Because of that, and because the cover of the Fab Four's final album bearing that name is freighted with meaning and metaphors for millions of Beatle fans, many regard the zebra crossing in the homey London neighborhood of St. John's Wood as sanctified grounds. Especially now with the passing of George Harrison, it is a spot visited by thousands of fans the world over. It is also a spot that I recently made a pilgrimage to. Exiting the nearby Tube station, I excitedly asked a woman employed in the adjacent Abbey Road Cafˇ just where I should go to find it. A watery smile came to her lips and she pointed, undoubtedly as she had hundreds of times before, at Grove End Road. "Follow that a couple of blocks and you'll come to ... it."

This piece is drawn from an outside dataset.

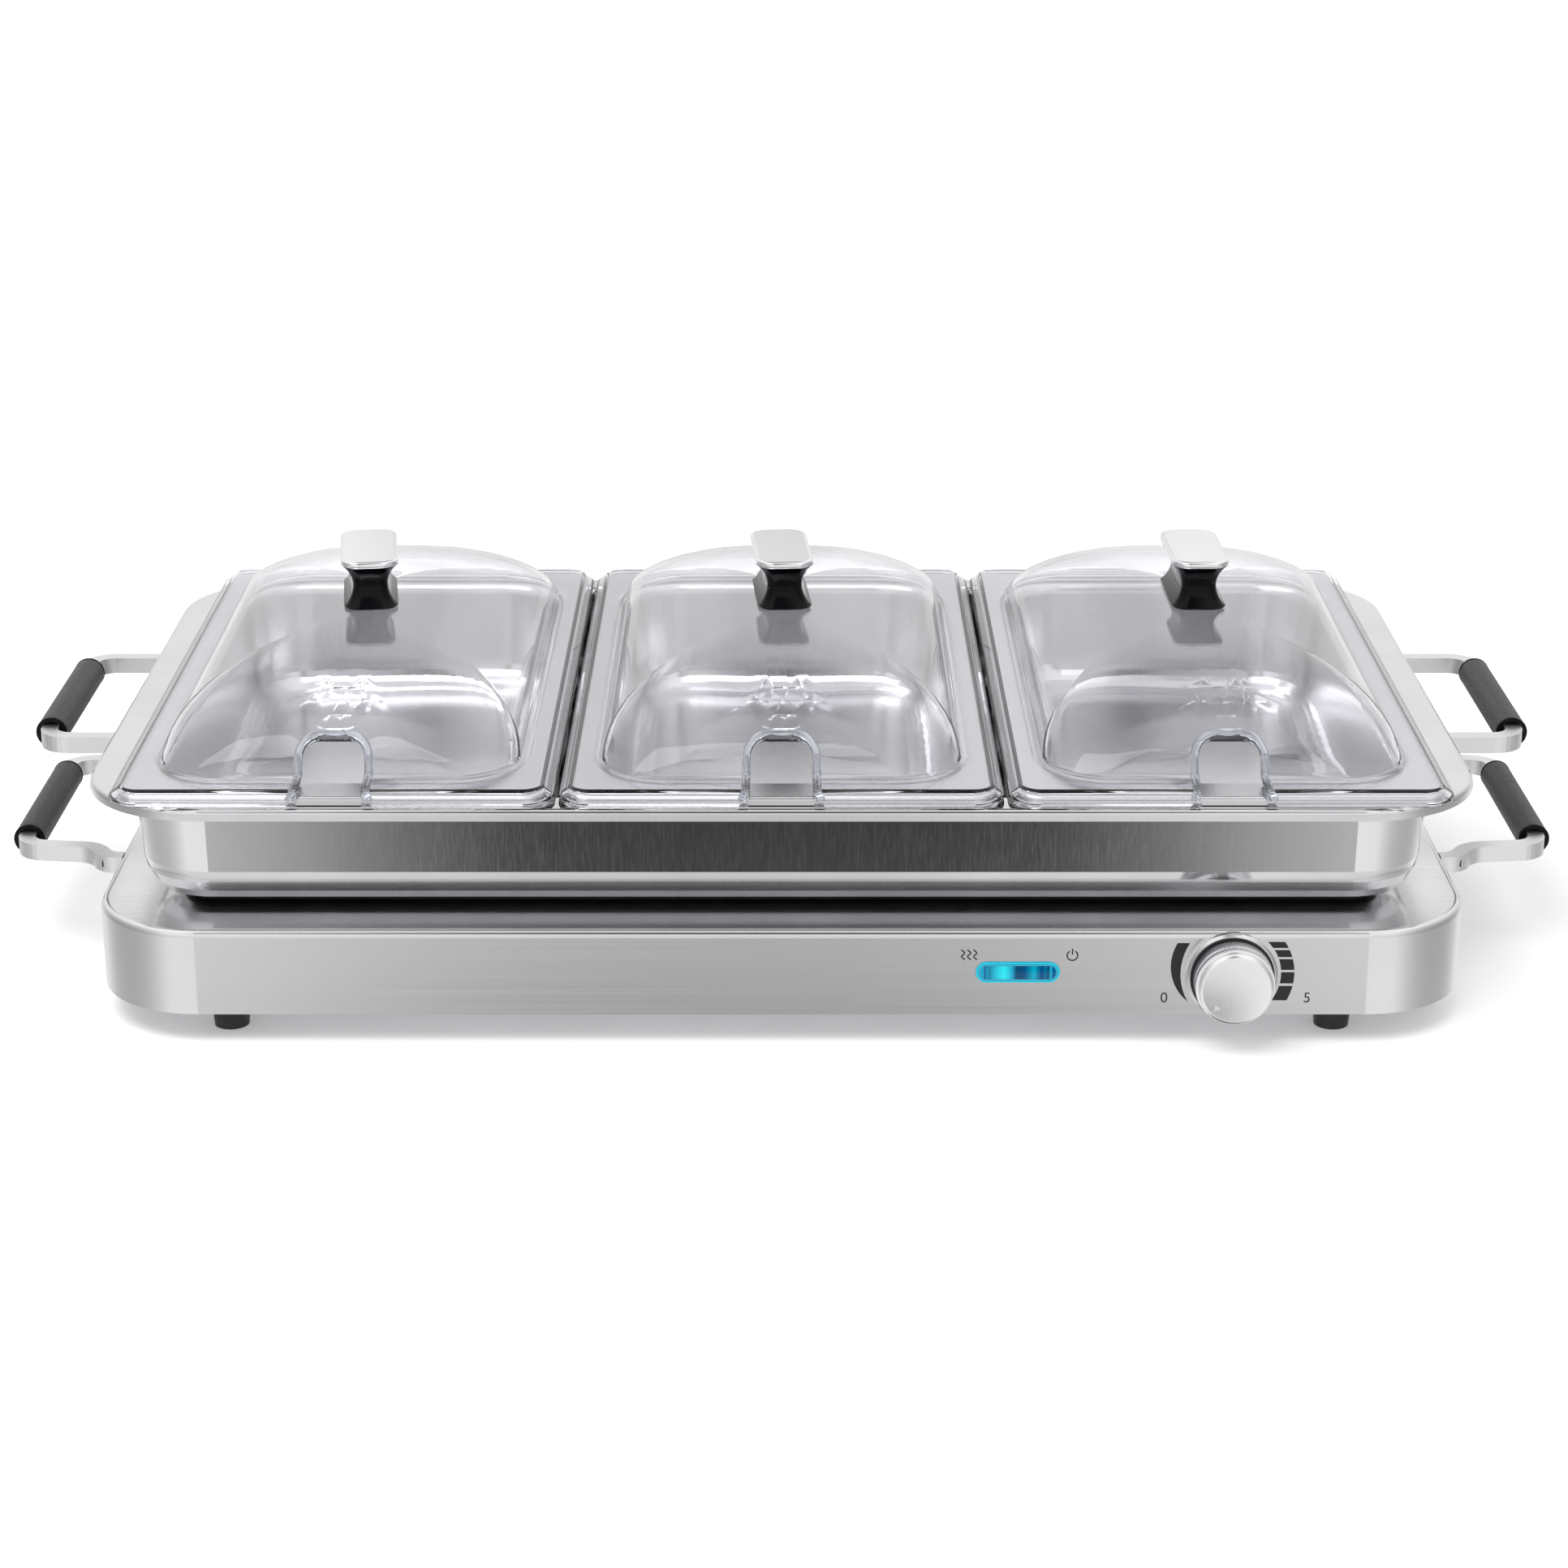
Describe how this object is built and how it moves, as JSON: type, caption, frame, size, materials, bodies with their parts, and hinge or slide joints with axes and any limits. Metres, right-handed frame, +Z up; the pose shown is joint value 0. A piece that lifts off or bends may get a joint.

As I paraded, as Ringo would say, in a clipped pace along a street in an all-too average suburban community filled with chock-a-block apartment complexes, corner mini-marts and rest homes, I felt a mix of anxiety and serenity. Questions dashed through my mind. Would the mere sight of the crosswalk and the studio affect me in a way I hoped it would? Would I have an epiphany? Was I being just a little bit silly? My pace quickened.

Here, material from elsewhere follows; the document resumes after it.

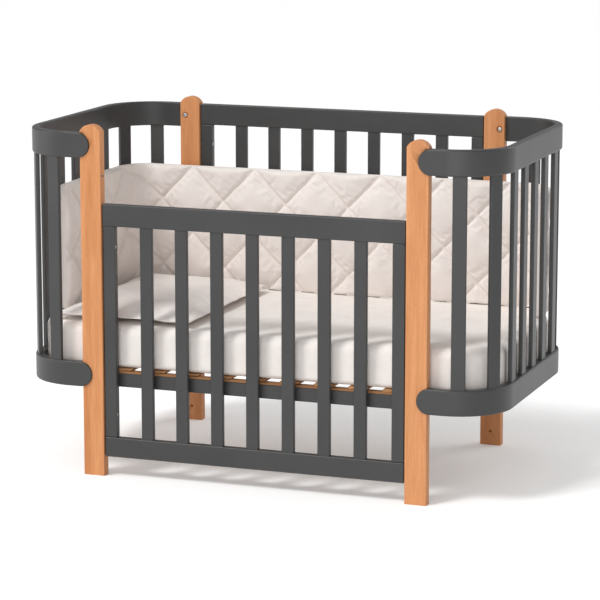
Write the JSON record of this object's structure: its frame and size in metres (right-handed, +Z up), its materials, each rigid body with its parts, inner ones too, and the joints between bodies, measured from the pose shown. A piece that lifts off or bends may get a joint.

Finally, I rounded the corner from Grove End Road onto Abbey Road itself, and there ... there it was. Finally seeing it was, in a word, surreal. Without meaning to sound mawkish, I felt truly moved. I was having a religious experience!
I immediately began snapping pictures of the crosswalk. I photographed the landmark studio. I photographed its surrounding white walls, which were graffitied with good-natured expressions like, "All You Need Is Love," "Macca's the Man, Yessir!" and, curiously, "Looking for Marty!" I even photographed a metal Abbey Road street sign (the original tiled one and the wall upon which it appeared was demolished to make way for a housing estate in the early '70s).

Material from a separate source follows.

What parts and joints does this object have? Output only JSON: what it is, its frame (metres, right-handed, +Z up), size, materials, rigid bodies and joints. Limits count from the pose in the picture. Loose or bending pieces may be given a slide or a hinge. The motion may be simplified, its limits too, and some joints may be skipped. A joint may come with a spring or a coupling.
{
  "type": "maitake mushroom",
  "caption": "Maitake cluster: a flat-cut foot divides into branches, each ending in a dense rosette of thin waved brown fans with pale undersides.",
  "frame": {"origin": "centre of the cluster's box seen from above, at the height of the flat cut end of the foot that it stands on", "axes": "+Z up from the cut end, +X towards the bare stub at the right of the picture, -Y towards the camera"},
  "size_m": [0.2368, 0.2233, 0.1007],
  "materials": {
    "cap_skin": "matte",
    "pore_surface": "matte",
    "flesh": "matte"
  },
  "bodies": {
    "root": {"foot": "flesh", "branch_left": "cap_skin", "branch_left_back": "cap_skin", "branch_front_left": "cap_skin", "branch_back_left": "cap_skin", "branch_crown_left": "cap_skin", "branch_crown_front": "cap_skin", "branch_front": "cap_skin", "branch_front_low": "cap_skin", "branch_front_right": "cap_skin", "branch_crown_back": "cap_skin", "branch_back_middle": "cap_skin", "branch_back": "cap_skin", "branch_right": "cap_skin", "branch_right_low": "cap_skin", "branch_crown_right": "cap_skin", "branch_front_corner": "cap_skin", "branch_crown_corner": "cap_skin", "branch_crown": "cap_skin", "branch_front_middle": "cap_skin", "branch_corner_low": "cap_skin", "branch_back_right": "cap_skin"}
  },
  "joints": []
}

As I busied myself with taking pictures, a woman suddenly zipped her Mini up to the curb. She jumped out and shouted, breathlessly, "Did you see him? Did you see Paul McCartney?" "You're kidding," I said, "Paul? Here?" "Yes," she responded, "I saw him walk directly behind you and into the studio while you were snapping the street sign." The woman went on to say that she had lived in the area for 20 years - and had never once seen McCartney in the flesh. Great. I'd been there all of five minutes and he ambles right past me while I was being a bloody tourist!
I, along with about 20 other eager fans, waited all afternoon in front of Abbey Road studios in the hope that Sir Paul would re-materialize. It never happened. Still, just visiting the area, including Paul's longtime residence on nearby Cavendish Road, was for me both an inspiring and transcendent experience. So what if I had come to the mountain and happened to be facing the wrong way as Mohammed strolled by? In a way, I suppose, it makes for a more interesting story. Right, as the Brits would say.